Gareth and Gine Dingle have changed their habits to embrace a more sustainable, eco-friendly lifestyle. In setting up their home in Tikokino, they considered their resource use and environmental impacts, looking not only at electricity and water usage but also waste disposal, eating habits and food and clothing sources.
Gareth, an organic horticulturalist, had been working in Scotland and England on organic farms and markets and went to Germany to continue his work and met Gine, a fine arts graduate and practising artist.

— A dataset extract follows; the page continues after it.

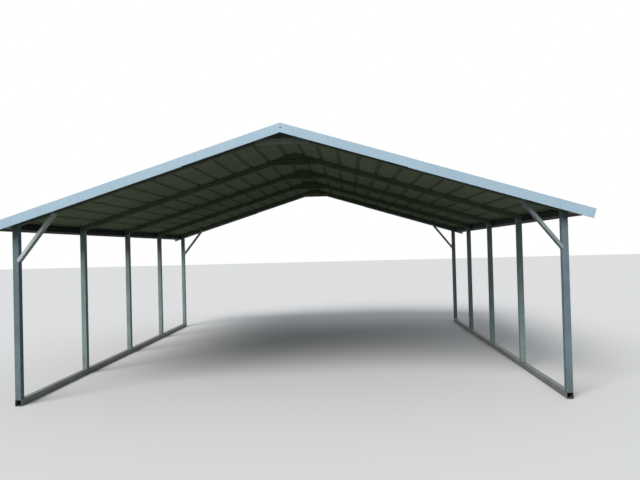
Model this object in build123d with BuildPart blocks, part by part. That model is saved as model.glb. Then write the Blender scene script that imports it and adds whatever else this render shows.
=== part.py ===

They moved (back) to New Zealand and after Gareth's father passed away made the decision to move to Tikokino to be near Gareth's mother. They sub-divided off 2 acres of his parent's land, found a house that they "fell in love with" and with a loan from Prometheus had it moved from Bulls to Tikokino. It is an older style home in "extremely good, stable condition" with native timbers, cedar doors and a refurbished kitchen - perfect for eco-renovation.
Moving a house onto their land enabled Gine and Gareth to have complete control over both its aesthetic and practical aspect. "We put a lot of thought into the position of the house and put stakes in the ground where the corners should be, angling it east towards the road so that the main living area caught the sun," says Gareth. This passive solar heating combined with wool insulation, a wood-fired stove, wet-back, and solar hot water will provide a sustainable, electricity-free means of heating.
Gareth and Gine are building their own organic permaculture paradise. "We are slowly incorporating our plans to make the whole area interdependent - nuts, fruit, wood, fuel - multiple uses of trees," enthuses Gareth, "including natives for hedging and shelter and happy, healthy animals."
They source their water from their own 37m bore which supplements their rain water by 50% and enables them to provide irrigation for their trees and home garden. They have 3 sheep and Josef, their pet donkey, chooks and pigs and their own meat, milk and wool production. Their goal is to have enough variety not just for their own family, but for exchange within the community as well.
Of course, as dreams go, it doesn't stop there. "One day I want to have my own gallery here," says Gine, who is involved with the Otane Arts and Crafts group. That dream could develop into a small cottage industry as Gine spins and knits her home-grown wool, is an accomplished artist, a painter and a potter with a working kiln while Gareth does wood turning in his spare time. As Gareth said "It's early days yet" in their journey to realise their dreams but we wish them well.